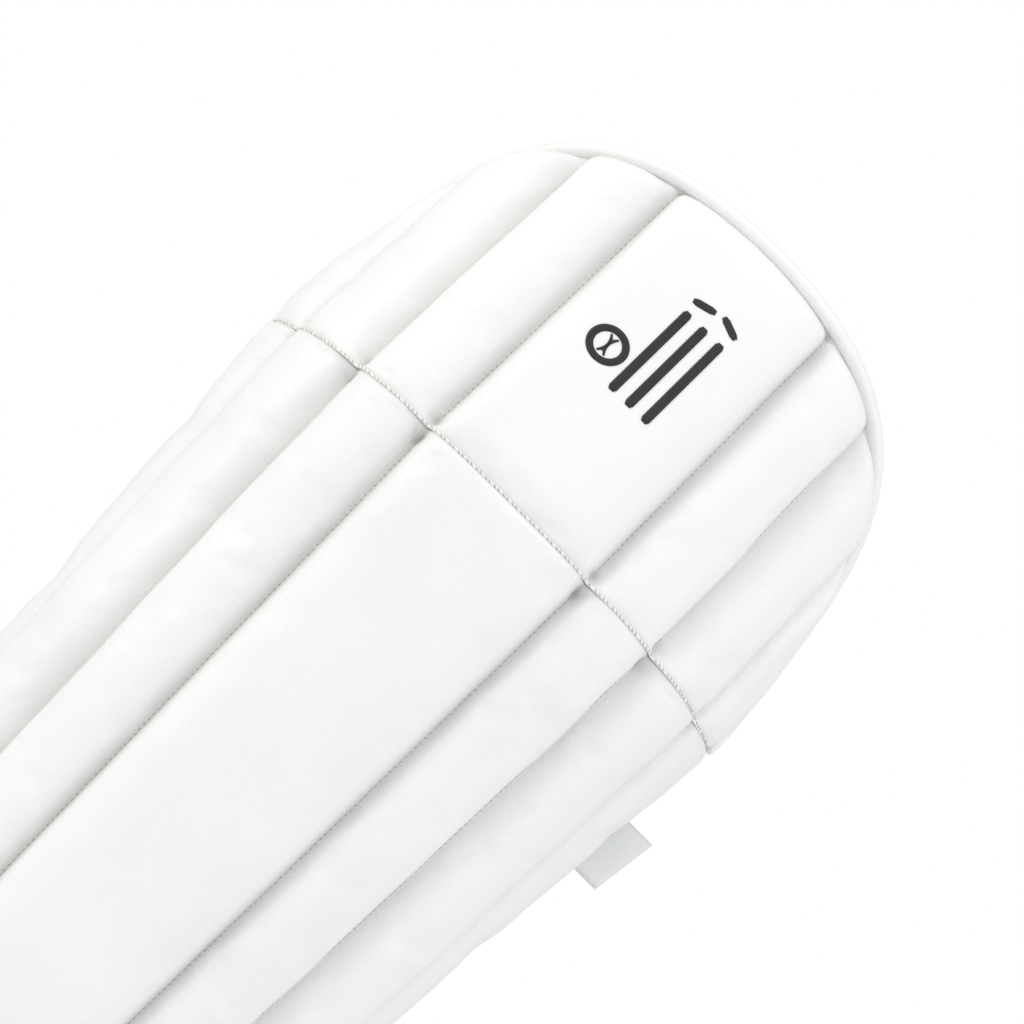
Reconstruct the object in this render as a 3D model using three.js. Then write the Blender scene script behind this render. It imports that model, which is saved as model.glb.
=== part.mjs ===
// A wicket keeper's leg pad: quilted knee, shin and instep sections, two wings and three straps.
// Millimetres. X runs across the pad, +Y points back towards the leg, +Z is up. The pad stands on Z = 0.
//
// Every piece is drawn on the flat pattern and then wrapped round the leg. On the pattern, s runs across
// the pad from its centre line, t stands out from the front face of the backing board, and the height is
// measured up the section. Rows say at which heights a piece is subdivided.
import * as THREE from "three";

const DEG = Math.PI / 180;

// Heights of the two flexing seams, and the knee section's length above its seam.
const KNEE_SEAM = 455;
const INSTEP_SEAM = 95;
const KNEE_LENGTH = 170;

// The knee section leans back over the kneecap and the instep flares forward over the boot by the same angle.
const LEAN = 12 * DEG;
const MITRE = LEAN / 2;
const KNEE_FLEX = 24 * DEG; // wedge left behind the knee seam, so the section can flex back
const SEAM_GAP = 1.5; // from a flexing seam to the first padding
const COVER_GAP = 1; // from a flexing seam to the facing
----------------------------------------
Reproduce every line of the material above exactly.

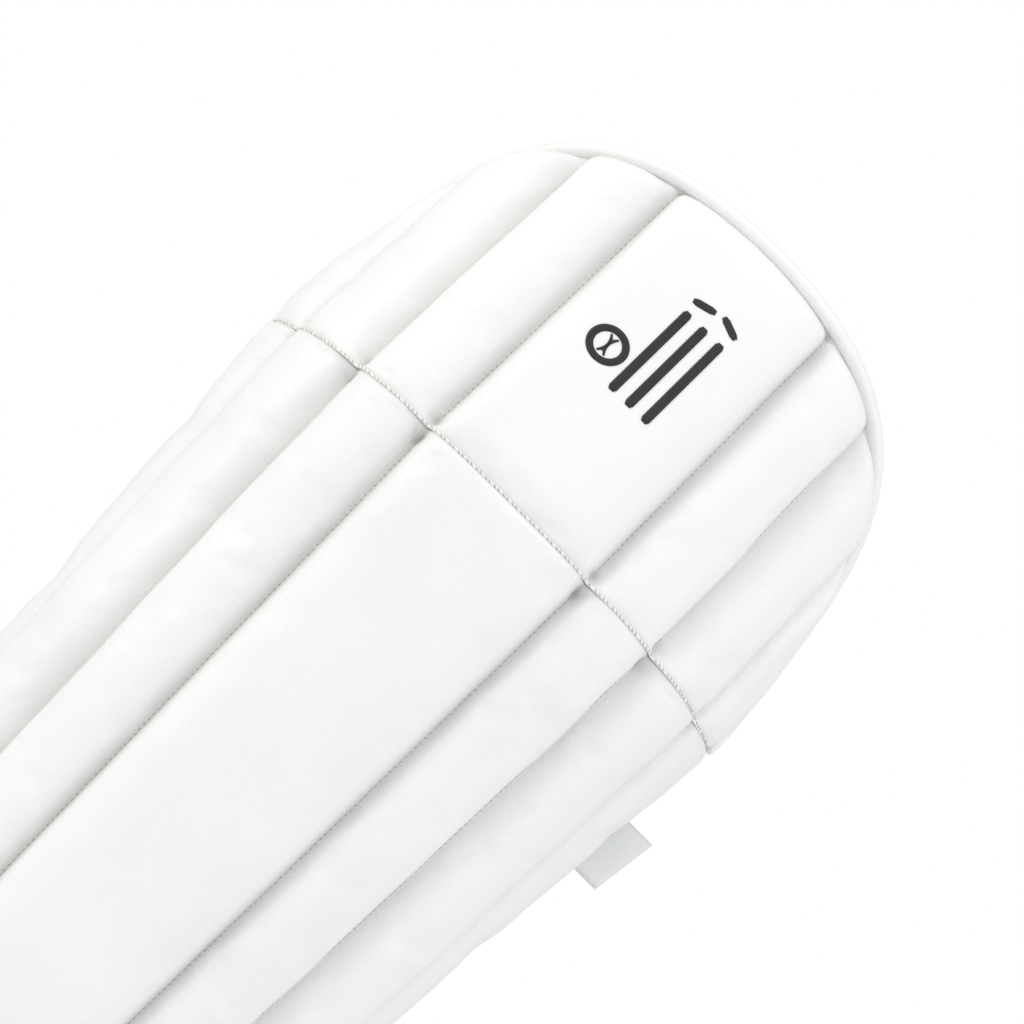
Reconstruct the object in this render as a 3D model using three.js. Then write the Blender scene script behind this render. It imports that model, which is saved as model.glb.
=== part.mjs ===
// A wicket keeper's leg pad: quilted knee, shin and instep sections, two wings and three straps.
// Millimetres. X runs across the pad, +Y points back towards the leg, +Z is up. The pad stands on Z = 0.
//
// Every piece is drawn on the flat pattern and then wrapped round the leg. On the pattern, s runs across
// the pad from its centre line, t stands out from the front face of the backing board, and the height is
// measured up the section. Rows say at which heights a piece is subdivided.
import * as THREE from "three";

const DEG = Math.PI / 180;

// Heights of the two flexing seams, and the knee section's length above its seam.
const KNEE_SEAM = 455;
const INSTEP_SEAM = 95;
const KNEE_LENGTH = 170;

// The knee section leans back over the kneecap and the instep flares forward over the boot by the same angle.
const LEAN = 12 * DEG;
const MITRE = LEAN / 2;
const KNEE_FLEX = 24 * DEG; // wedge left behind the knee seam, so the section can flex back
const SEAM_GAP = 1.5; // from a flexing seam to the first padding
const COVER_GAP = 1; // from a flexing seam to the facing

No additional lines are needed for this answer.